You'd have the insurance providers lobbying to reduce patent trolling, just as
trolls will be lobbying to allow for more.

The thing about this, is that instead of just the latter, we'd have both
sides. If anyone wants to make this happen I'm on board.

------
JoeAltmaier
Yeah, the insurance business is so sensible and orderly, adding that to the
mix would surely make everything ok.

------
crisnoble
Is this not exactly what Intellectual Ventures offers?

------
marcus_holmes
personally I think the only way of stopping the trolls is to insist that the
only litigant who has standing to bring suit on a patent is someone who:

a. Has the relevant patent

b. Is producing a product based on that patent which would be harmed by the
alleged infringement

This would continue to protect actual inventors who actually make something
(and the drug companies for whom the patent system really does work) but stop
the trolls.

------
TylerE
As a rule, insurance doesn't insure against Armageddon.

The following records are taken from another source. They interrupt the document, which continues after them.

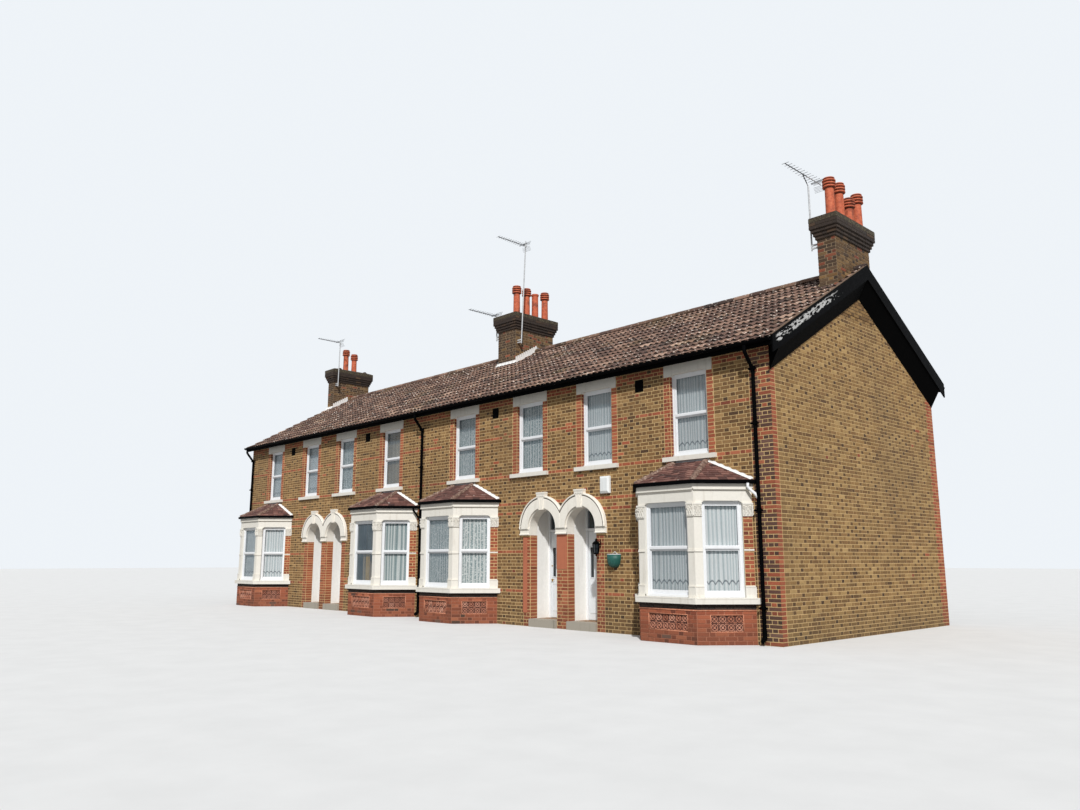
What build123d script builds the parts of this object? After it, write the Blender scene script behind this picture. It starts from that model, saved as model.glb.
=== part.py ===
from build123d import *
from math import atan2, cos, degrees, hypot, radians, sin, tan
import os

# A row of four brick houses in two mirrored pairs, in millimetres.
# X runs along the row, +Y goes from the street front to the back, +Z is up.
# The origin is at ground level in the middle of the row and of its depth.

# Plan of the row
house_width = 5270
house_count = 4
front_run = 3800
rear_run = 3480
brick_wall = 215
party_wall = 215
end_wall = 327
depth = front_run + rear_run
face_y = -depth / 2
back_y = depth / 2
ridge_y = face_y + front_run
half_row = house_count * house_width / 2
row_end = half_row + end_wall / 2

# Levels above the ground
floor_level = 175
storey_split = 2700
upper_floor_thickness = 200
upper_floor_level = storey_split + upper_floor_thickness

# Upper windows, which the back wall repeats
window_width = 900
window_height = 1692
upper_sill_height = 625
upper_sill_top = upper_floor_level + upper_sill_height
sill_thickness = 90
sill_projection = 70
sill_bearing = 186
lintel_height = 240
lintel_bearing = 143
lintel_proud = 12
lintel_cover = 52
bay_side_offset = 1695
door_side_offset = 1080

# Roof, which starts just above the lintels
roof_pitch = 29.7
roof_rise = tan(radians(roof_pitch))
roof_thickness = 173
wall_head = upper_sill_top + window_height + lintel_height + lintel_cover
ridge_height = wall_head + roof_thickness + roof_rise * front_run
eaves_overhang = 250
verge_overhang = 250
board_thickness = 28
bargeboard_drop = 334
verge_soffit_drop = 740
fascia_height = 185
ridge_tile_half = 130
ridge_tile_rise = 45
tile_gauge = 333
tile_nose = 20
tile_head = 54

# Window and door joinery
reveal = 90
frame_depth = 70
frame_bar = 62
sash_bar = 70
glass_thickness = 16
rear_window_sill_top = 1100
rear_window_height = 1500
rear_door_height = 2080

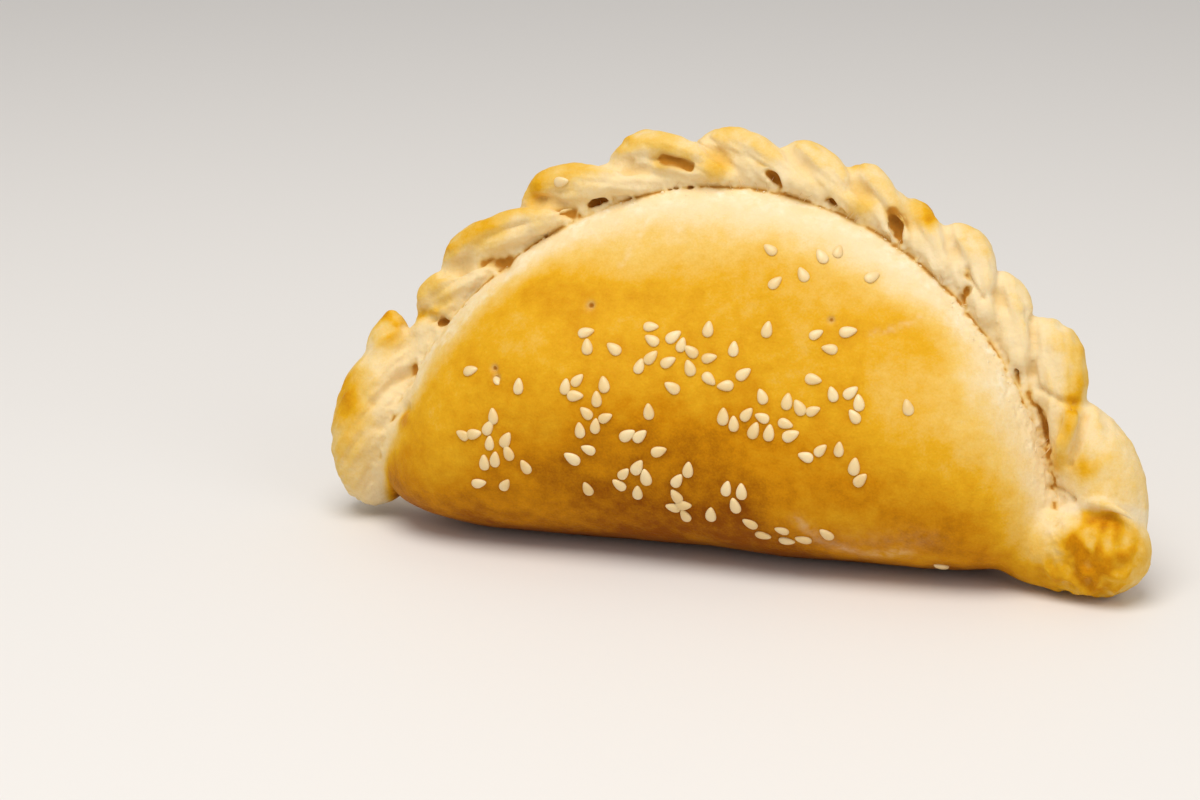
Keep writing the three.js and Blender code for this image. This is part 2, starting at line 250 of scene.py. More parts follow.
ROPE_PATCHES = [
    (159, 9.5, 4.5, 0.46), (156.5, 3.6, 3, -0.08), (149.4, 7, 2.6, 0.3), (147.8, 12, 2.2, 0.24),
    (145, 5.6, 1.6, 0.2), (140.5, 4.5, 4, 0.24), (135, 11, 4, 0.26), (129, 8, 4.5, 0.34),
    (120, 10, 5, 0.24), (114, 9, 4, 0.2), (121, 7, 2, 0.2), (106, 11, 3, 0.2),
    (101, 9.5, 3, 0.12), (101, 5.4, 2.2, 0.4), (97.6, 4, 2, 0.3), (92, 10.5, 4, 0.14),
    (85, 7, 3, 0.14), (79, 9.5, 3, 0.1), (73.5, 9, 1.4, 0.5), (62, 7.5, 3.5, 0.34),
    (60.5, 6.5, 1.6, 0.3), (55, 11, 3, 0.12), (35, 12.5, 4, 0.2), (31, 9.5, 3, 0.3),
    (27, 5, 2.5, 0.14), (23, 3, 3, 0.16), (22, 7, 2.5, 0.14), (15.2, 5.4, 1.7, 0.3),
    (15, 8, 2, 0.3), (14.2, 10.6, 2, 0.22), (12.2, 3.4, 2.6, 0.26), (9.4, 11.6, 3, 0.2),
    (11.6, 0.6, 3, 0.16), (8.2, 5.2, 4, 0.5), (7, -3, 6, 0.4), (3, 4, 8, 0.3),
    (29.4, 8.1, 1.3, 0.42), (21.3, 6.1, 1.8, 0.26), (18, 9, 7, 0.19), (8, 12, 8, 0.12),
    (92.8, 3, 3.2, 0.38), (69.7, 2.6, 3, 0.32), (165, 7, 6, 0.16),
]
# Narrow orange and pale lines of the rope: points by the seam, the width and the amount.
BROWN_LINES = [
    ([(14.4, 8.2), (12.7, 7.5), (10.9, 6.7)], 0.9, 0.2),
    ([(13.4, 10.3), (9.8, 10.8), (10, 12.4), (11.5, 13.4), (13, 13)], 0.9, 0.18),
    ([(13.4, 2.4), (11.7, 4), (10.6, 5)], 0.8, 0.14),
    ([(28.4, 7), (25, 4), (22.2, 1.4)], 1.5, 0.22),
    ([(16.8, 1), (16.6, 6.2), (15.9, 10.7), (13.9, 13.5), (12.6, 16)], 1, -0.3),
    ([(147.9, 12.6), (147.6, 8.2), (142.6, 3.4)], 0.7, 0.22),
]
# The rope's browning at its right and left end, what its ridges add, and the most it gets; the
# back's, what the puckers add, and the glaze that pools round the seeds.
ROPE_BROWNING = (0.1, 0.16)
RIDGE_BROWNING = 0.17
MOST_ROPE_BROWNING = 0.82
BACK_BROWNING = 0.62
PUCKER_BROWNING = 0.08
HALO = {"radius": 2.1, "amount": 0.07}
# The ripples that make the browning uneven and its edges wander.
FACE_WANDER = (2.5, 16, 7, 2)
MARGIN_WANDER = (0.35, 12, 8, 2)
PATCH_WANDER = (0.8, 3, 9, 2)
LINE_WANDER = (0.7, 1.8, 19)
PUCKER_MOTTLE = (0.26, 1.9, 15)
BACK_MOTTLES = [(0.16, 11, 10), (0.1, 3, 11)]
MOTTLES = [(0.09, 9, 12, 2), (0.05, 2.6, 24, 2)]
# The pale margin of the face along the seam: its width at the left and the right, and how pale.
MARGIN = {"left": 7, "right": 10, "fade": 0.74}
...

This would be like
trying to get Geico to cover a top fuel dragster.

------
aaronchriscohen
This would be like selling car insurance to demolition derby drivers. It would
never, ever be profitable.

------
osipov
the guys at fightthetroll.com are also doing something along these lines

------
spiritplumber
A simple no-brainer approach to patent trolls: bit.ly/18Loez4

------
ExpiredLink
Great idea. Fight capitalist excess with capitalism.